Gold jumped to $1700 following another day of gains. The precious metals have been moving on the rumor and anticipation of stimulus. Silver is near our target of $31.40 on SLV. It looks like time to collect some gains and see who this plays out short term.
Economic data is weak to start the August reports. ISM Manufacturing below 50% still and the construction data fell versus grow as expected. This isn’t the start needed for the markets to push higher on improving ecnomic data. But, it does give the Fed stimulus hawks the boost they were looking for.

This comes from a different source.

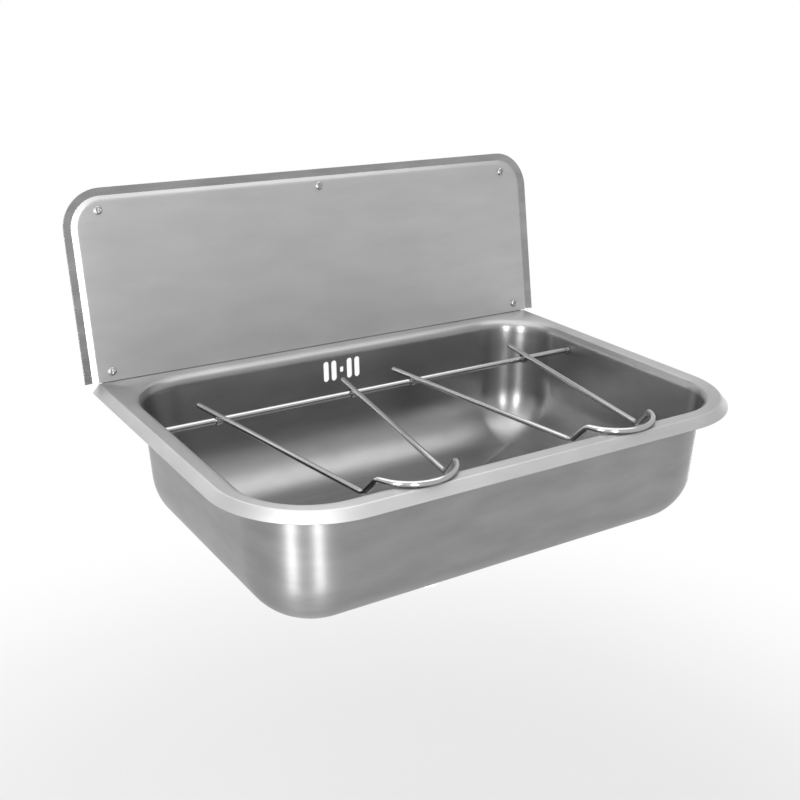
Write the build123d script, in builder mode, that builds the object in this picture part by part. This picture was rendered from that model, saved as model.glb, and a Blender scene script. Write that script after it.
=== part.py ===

What am I watching: 1) MSFT – Break above $31 would be a break from the consolidation pattern. 2) Facebook (FB) is approaching our target of $15 currently at $17. When it was launched I stated I believed it was $15 stock. With the current activity it is worth watching. 3) FXP – China continues to struggle and the downside remains in play short term. Look for a break lower as the economic data continues to erode. PMI contracted again in the reports on Tuesday.
Watch and play according to your risk tolerance. Everyone has different trading styles and you have to find what works for you and your personality. Don’t put yourself in positions you don’t understand or take risk you can’t tolerate. Not every trade results in a profit, but controlling your downside risk determines your long term results. Trade smart.